**Work to complete**
Below is a listing. Quote from it, exactly, the lines from the one containing "Model this object" down to the one containing "a wall that widens downwards.", both ends included, and nothing else.

-------

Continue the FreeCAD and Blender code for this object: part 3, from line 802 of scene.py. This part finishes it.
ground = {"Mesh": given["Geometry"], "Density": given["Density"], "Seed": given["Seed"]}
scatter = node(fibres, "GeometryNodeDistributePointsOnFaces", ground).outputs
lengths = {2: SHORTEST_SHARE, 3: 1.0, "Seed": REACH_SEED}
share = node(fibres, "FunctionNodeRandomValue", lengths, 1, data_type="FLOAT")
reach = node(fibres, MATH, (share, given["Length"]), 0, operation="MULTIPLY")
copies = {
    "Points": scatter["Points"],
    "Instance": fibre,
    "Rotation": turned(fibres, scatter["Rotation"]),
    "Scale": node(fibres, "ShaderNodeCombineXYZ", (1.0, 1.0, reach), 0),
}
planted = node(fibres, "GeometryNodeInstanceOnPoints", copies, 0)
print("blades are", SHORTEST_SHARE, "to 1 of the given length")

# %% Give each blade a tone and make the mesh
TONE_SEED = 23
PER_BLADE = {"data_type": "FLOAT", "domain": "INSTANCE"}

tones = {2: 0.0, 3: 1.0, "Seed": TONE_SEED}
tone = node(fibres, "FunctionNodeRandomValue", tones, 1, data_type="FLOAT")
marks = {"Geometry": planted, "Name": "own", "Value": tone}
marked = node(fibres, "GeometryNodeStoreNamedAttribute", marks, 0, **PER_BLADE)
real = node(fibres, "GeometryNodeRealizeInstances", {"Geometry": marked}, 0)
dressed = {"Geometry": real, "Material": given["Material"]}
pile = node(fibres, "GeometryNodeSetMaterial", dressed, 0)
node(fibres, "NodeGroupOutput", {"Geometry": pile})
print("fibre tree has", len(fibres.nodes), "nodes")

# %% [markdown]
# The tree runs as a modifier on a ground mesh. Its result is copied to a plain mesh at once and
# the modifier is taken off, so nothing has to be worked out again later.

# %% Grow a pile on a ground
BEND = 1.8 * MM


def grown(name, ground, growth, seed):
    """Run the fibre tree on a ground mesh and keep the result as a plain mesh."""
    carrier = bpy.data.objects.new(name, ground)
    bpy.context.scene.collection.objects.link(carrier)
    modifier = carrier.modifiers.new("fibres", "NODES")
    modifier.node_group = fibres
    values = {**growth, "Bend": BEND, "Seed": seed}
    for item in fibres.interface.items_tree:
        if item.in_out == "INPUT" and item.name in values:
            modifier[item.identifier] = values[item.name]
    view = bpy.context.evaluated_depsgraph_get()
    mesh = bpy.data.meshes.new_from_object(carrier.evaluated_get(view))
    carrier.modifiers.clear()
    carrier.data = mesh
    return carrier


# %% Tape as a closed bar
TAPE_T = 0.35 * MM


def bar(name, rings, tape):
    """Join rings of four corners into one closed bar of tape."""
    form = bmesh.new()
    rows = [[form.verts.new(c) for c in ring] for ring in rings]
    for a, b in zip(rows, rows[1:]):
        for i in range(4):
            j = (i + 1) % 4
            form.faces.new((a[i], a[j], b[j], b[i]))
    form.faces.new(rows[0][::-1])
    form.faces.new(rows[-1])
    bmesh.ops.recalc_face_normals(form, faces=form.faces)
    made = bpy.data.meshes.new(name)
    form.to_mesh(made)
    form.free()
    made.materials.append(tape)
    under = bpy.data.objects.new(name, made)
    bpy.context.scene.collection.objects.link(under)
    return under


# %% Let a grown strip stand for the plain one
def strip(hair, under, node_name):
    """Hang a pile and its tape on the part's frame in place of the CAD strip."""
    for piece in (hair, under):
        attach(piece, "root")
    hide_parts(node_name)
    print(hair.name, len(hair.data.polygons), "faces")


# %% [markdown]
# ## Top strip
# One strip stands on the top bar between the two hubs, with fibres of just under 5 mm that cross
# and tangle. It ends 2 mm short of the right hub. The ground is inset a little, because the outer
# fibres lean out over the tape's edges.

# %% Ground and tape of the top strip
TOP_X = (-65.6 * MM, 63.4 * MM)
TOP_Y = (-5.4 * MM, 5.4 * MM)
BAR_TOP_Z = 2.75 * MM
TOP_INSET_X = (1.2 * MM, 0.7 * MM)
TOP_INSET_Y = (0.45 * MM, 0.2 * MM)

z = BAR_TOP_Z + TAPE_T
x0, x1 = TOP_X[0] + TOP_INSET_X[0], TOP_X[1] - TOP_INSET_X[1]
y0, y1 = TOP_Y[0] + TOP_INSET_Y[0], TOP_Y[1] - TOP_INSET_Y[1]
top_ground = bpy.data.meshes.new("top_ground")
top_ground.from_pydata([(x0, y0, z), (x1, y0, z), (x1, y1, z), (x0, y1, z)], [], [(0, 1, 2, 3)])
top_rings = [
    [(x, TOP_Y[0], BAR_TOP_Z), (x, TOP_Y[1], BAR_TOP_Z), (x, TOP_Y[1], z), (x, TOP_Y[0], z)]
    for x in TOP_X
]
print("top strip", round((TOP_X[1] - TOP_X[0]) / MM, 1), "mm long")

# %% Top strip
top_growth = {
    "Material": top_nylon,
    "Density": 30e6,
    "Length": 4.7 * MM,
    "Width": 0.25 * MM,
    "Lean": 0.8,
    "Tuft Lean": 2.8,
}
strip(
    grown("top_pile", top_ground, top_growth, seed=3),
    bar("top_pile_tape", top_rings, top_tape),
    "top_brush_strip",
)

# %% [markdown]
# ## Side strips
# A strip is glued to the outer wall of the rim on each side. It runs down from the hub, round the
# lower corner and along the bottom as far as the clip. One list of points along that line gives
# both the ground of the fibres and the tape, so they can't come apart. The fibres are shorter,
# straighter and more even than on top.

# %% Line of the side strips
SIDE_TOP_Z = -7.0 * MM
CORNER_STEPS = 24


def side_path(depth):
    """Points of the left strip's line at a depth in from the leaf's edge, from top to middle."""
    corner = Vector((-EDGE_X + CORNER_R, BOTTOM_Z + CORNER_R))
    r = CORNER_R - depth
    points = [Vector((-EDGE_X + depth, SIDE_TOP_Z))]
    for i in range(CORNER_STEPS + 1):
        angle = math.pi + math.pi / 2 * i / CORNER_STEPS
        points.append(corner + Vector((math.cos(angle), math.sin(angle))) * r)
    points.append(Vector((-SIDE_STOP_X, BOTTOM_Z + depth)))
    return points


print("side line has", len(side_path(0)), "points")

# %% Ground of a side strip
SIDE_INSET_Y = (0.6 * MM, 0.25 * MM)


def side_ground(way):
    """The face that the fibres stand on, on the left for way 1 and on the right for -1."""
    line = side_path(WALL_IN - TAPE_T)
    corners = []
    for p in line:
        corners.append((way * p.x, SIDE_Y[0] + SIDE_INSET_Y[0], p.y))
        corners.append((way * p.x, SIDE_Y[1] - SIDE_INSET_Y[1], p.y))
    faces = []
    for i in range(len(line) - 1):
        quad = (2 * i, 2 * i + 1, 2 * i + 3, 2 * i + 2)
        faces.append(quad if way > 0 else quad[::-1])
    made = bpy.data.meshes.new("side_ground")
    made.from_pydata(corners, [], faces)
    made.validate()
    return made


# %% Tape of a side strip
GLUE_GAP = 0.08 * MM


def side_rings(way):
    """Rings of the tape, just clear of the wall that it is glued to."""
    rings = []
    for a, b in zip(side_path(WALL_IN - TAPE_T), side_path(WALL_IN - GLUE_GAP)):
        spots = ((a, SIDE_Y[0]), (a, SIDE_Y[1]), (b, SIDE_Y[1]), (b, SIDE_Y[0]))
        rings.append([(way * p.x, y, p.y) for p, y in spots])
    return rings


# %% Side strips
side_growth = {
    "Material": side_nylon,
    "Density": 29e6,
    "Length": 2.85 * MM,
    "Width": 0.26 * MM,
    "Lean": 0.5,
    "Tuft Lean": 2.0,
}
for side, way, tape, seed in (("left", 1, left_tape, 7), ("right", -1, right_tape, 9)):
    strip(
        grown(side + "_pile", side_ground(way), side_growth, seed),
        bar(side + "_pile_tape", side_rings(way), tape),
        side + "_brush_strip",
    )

-------

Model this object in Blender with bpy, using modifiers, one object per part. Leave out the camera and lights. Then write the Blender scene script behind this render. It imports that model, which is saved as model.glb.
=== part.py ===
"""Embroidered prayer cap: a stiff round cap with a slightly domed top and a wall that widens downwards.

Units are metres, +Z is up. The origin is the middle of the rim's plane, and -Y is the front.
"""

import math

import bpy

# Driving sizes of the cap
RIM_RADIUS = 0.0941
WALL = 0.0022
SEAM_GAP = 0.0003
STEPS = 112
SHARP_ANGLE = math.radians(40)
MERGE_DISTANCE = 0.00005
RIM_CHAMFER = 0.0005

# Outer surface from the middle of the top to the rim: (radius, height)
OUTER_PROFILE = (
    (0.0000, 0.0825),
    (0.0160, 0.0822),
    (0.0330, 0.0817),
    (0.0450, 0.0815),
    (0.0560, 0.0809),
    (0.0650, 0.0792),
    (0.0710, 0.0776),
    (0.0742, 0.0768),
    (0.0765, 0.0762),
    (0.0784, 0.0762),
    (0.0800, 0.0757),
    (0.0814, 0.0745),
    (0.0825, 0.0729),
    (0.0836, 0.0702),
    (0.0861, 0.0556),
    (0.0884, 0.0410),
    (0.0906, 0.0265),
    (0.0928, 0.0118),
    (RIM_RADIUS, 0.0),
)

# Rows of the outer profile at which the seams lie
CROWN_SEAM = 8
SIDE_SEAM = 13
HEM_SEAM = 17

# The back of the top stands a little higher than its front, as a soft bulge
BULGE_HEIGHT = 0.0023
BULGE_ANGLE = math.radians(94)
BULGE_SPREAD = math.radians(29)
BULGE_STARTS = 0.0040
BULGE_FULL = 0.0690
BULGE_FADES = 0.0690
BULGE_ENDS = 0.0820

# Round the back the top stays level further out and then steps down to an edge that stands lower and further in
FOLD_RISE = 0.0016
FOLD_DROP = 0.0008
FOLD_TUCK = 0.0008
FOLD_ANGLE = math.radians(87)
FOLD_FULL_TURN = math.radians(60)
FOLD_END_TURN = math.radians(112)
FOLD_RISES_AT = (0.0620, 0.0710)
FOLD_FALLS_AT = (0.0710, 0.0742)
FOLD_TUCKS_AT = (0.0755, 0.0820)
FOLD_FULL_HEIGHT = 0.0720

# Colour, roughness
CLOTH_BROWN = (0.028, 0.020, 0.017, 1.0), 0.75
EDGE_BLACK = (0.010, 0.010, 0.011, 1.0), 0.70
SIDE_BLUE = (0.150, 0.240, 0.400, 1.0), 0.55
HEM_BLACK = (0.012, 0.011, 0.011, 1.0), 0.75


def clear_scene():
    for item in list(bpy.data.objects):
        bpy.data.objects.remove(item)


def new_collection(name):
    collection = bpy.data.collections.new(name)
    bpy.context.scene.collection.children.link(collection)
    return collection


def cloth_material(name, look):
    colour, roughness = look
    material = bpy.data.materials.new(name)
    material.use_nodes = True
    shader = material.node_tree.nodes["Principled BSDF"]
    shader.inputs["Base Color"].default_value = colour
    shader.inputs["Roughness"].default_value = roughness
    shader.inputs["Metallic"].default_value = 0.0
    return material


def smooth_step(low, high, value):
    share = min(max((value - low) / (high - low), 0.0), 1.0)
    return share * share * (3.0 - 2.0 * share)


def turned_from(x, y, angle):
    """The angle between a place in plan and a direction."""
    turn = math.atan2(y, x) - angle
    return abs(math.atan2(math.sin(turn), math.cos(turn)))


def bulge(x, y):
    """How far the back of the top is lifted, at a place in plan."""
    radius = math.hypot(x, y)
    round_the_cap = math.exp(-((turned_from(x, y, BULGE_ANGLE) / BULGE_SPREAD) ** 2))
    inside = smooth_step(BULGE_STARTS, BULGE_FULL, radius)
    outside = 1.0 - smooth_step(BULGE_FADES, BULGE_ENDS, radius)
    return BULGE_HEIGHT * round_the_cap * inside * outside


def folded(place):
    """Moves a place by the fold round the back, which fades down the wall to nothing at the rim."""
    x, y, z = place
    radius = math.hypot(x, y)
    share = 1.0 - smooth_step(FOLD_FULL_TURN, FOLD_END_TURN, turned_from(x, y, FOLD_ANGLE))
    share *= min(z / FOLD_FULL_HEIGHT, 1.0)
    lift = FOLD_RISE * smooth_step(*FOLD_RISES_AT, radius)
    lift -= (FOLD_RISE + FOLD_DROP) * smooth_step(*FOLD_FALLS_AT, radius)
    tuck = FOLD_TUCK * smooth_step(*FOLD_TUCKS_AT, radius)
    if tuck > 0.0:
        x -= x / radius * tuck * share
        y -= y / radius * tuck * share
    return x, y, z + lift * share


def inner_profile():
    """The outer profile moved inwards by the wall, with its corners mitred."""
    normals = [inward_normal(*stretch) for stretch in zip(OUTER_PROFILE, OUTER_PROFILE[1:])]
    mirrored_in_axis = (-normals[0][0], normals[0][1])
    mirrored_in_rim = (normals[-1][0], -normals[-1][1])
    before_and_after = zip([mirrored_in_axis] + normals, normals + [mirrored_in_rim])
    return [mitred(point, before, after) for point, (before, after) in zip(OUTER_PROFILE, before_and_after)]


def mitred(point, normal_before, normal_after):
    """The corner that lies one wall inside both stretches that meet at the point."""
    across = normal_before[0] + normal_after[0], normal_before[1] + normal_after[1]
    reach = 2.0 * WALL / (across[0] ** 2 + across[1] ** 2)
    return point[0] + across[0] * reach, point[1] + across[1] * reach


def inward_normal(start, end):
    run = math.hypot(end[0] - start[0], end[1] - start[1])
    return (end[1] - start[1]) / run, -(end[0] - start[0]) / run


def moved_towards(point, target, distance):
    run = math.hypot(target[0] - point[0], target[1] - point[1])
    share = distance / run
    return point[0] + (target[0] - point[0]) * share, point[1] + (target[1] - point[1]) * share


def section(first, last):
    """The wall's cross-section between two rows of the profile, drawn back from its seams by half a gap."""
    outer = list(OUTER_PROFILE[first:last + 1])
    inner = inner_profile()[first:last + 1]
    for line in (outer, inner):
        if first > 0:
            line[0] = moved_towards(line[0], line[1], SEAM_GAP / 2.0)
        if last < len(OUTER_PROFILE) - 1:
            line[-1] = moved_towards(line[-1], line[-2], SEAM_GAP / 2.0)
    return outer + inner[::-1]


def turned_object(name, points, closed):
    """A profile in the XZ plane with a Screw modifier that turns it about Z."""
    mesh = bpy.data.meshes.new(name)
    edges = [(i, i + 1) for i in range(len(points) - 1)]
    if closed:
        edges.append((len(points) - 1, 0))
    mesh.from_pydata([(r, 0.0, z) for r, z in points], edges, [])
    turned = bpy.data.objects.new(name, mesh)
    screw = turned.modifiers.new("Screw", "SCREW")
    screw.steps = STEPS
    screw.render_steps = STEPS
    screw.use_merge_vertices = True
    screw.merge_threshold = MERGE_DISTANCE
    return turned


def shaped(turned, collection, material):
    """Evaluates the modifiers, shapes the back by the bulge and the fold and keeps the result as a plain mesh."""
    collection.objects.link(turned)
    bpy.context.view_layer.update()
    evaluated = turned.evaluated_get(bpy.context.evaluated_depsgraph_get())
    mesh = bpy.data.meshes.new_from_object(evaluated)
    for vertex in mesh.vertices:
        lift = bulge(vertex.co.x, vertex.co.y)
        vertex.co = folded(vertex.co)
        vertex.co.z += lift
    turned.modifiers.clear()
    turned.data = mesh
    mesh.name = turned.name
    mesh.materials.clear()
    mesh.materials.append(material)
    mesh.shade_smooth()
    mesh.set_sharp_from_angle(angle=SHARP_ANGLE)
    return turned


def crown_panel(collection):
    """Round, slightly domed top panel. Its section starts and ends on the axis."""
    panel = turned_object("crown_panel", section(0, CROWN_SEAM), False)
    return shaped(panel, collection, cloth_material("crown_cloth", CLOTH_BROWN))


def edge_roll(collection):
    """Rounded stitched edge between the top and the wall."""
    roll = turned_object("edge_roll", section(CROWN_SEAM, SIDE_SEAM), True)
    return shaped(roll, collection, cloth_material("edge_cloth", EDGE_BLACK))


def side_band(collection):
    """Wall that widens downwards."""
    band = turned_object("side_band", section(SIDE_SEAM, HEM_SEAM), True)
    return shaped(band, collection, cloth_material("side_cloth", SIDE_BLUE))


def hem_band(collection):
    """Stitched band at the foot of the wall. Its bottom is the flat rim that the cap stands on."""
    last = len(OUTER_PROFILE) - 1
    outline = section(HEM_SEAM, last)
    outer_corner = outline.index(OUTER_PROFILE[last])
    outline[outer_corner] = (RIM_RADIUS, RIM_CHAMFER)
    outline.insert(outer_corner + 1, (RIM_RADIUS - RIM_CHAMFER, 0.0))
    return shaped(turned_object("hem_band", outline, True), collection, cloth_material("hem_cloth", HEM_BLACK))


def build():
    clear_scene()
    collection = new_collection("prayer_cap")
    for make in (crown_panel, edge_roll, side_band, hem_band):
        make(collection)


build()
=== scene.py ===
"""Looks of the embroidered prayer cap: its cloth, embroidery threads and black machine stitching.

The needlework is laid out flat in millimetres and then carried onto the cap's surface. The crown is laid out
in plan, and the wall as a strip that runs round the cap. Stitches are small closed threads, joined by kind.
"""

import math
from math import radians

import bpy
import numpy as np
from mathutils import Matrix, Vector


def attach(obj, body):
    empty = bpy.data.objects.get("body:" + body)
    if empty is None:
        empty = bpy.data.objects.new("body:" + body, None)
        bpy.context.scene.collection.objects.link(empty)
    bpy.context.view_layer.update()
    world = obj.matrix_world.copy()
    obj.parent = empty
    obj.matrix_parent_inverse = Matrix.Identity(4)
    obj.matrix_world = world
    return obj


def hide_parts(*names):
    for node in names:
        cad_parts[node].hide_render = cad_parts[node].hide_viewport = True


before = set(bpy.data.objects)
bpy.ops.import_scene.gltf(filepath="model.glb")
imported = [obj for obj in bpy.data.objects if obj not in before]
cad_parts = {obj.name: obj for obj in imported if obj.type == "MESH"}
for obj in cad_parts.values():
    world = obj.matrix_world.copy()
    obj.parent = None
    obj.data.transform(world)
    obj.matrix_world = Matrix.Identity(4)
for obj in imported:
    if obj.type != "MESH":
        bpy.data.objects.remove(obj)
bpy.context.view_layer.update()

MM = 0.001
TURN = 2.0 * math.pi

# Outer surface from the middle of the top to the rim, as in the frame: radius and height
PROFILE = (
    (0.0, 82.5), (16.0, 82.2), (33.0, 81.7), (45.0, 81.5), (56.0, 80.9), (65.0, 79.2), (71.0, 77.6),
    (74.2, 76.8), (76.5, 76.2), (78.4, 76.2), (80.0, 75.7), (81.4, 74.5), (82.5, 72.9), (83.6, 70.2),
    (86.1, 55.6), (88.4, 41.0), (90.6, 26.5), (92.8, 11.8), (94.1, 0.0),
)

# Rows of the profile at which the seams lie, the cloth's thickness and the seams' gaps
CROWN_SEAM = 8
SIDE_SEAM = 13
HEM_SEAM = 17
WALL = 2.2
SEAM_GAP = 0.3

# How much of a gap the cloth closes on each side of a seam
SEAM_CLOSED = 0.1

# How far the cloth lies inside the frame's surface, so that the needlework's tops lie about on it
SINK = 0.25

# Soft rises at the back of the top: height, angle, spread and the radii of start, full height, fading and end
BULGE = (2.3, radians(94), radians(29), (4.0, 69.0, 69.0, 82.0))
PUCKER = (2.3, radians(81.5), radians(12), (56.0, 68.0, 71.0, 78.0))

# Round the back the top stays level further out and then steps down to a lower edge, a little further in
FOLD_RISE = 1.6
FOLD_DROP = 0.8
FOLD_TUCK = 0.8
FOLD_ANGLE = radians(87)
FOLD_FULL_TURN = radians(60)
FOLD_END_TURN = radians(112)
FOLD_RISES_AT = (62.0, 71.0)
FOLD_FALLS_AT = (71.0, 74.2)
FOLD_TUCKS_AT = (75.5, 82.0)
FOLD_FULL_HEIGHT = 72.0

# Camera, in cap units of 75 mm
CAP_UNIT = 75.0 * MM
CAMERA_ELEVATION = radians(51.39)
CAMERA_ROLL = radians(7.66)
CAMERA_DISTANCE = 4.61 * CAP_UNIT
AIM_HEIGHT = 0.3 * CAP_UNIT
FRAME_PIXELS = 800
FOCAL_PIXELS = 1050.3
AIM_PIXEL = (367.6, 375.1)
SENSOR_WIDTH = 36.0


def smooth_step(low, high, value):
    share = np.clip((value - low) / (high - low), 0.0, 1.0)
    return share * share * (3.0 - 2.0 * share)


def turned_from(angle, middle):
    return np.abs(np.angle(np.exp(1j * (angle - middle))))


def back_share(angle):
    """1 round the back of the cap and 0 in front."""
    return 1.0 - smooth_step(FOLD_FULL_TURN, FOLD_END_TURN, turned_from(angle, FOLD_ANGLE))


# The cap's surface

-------

**Correct result**
Model this object in Blender with bpy, using modifiers, one object per part. Leave out the camera and lights. Then write the Blender scene script behind this render. It imports that model, which is saved as model.glb.
=== part.py ===
"""Embroidered prayer cap: a stiff round cap with a slightly domed top and a wall that widens downwards.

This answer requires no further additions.